In the family Agalenidæ we meet with the first of the web makers. These are spiders of moderate size, characterized by a big head marked off from the thorax by converging grooves. Their natural home is in the grass, where their flat, closely woven sheets of silk, almost invisible by reason of their transparency, but brought into plain view when coated with dew or dust, are spread everywhere. They also are fond of getting into cellars and old buildings, and constructing webs across corners, bracketwise. Somewhere the web sinks like a narrow funnel into a short tube in which the owner hides, watching hungrily until a fly alights on his silken platform.

"The Therididæ," says Emerton, "are the builders of the loose and apparently irregular webs in the upper corners of rooms, in fences and among rocks, and between the leaves and branches of low trees and bushes. They are generally small, soft and light-colored spiders, with the abdomen large and round and the legs slender and usually without spines.... Most of the Therididæ live always in their webs, hanging by their feet, back downward. The webs have in some part a more closely woven space under which the spider stands." These spiders are quick to avail themselves of any chance to spin their shapeless meshes of almost invisible silk, which few regard as real "webs," in closets, cellars, and all over the house or barn. Many of them are adorned with gay colors or striking patterns, and some are much feared, especially Latrodectus mactans, about half an inch long, which is black with scarlet spots. It is common from Canada to Chile, and everywhere is considered fatally poisonous—why, it is difficult to say.

Last of our list, and highest in rank, are the Epeiridæ, the "orb weavers," as they are often called, who make those regular spiral nets which are in our mind's eye when we think of cobwebs. Most of the moderately large and handsome house and garden spiders are of this family, and everyone can easily examine their work, although it is less easy to watch them at it, as the webs are built and repaired at night. Among the obscurer and foreign species the abdomen often shows humps, points and long forward-reaching horns that make them exceedingly grotesque, and doubtless difficult to handle by birds and other creatures that seize them as food.

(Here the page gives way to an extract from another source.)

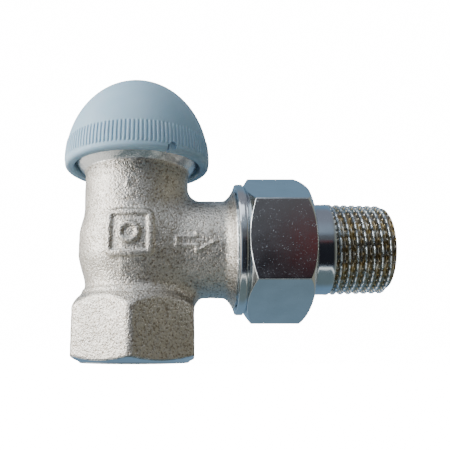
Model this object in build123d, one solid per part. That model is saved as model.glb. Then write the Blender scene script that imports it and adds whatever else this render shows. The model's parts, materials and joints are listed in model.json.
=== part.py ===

One of the round webs of the Epeiridæ consists of several radiating lines, varying in different species from a dozen to seventy, crossed by two spirals—an inner spiral that begins in the center and winds outward, and an outer spiral that begins at the edge of the web and winds inward. The inner spiral is made of smooth thread, like that of the rays, to which dust will not cling; the outer spiral is made of more elastic thread which, when fresh, is covered with fine drops of sticky liquid.

"In beginning a web, after the radiating threads are finished, the spider fastens them more firmly at the center and corrects the distances between them by [inserting] several short, irregular threads, and then begins the inner spiral, with the turns at first close together and then widening
... until they are as far apart as the spider can
reach with the spinnerets [resting] on one and the front feet on the next, and so goes on nearly to the outside of the web, where it stops abruptly. The spider usually rests a moment, and then begins, sometimes at another part of the web, the outer sticky spiral.... As soon as the inner spiral is found in the way a part of it is cut out, and by the time the outer spiral is finished the inner is reduced to the small and close portion near the center.... The whole making of the web seems to be done entirely by feeling, and is done as well in the dark as in daylight. When the spider is active and the food supply good, a fresh web is made every day, the old one being torn down and thrown away."

AMERICAN GARDEN SPIDER
(Epeira vulgaris)

As a rule these orb weavers do not stay in the web in the daytime, but hide away in their nests made in some near-by but concealed place; and their egg cocoons are hidden in all sorts of places.

All of the spiders that have been considered so far belong to the division of the class that has but a single pair of lungs. A second division has been made for those having two pairs of lungs, composed of a single family, the Mygalidæ, consisting of the so-called "bird-catching" spiders and the trapdoor spiders. The great mygale of Guiana has a body sometimes two inches long, and its legs will span eight or nine inches of space. It is hairy all over, intensely black, and a terror to all small creatures, even catching small birds, according to tradition; but proof of this is wanting.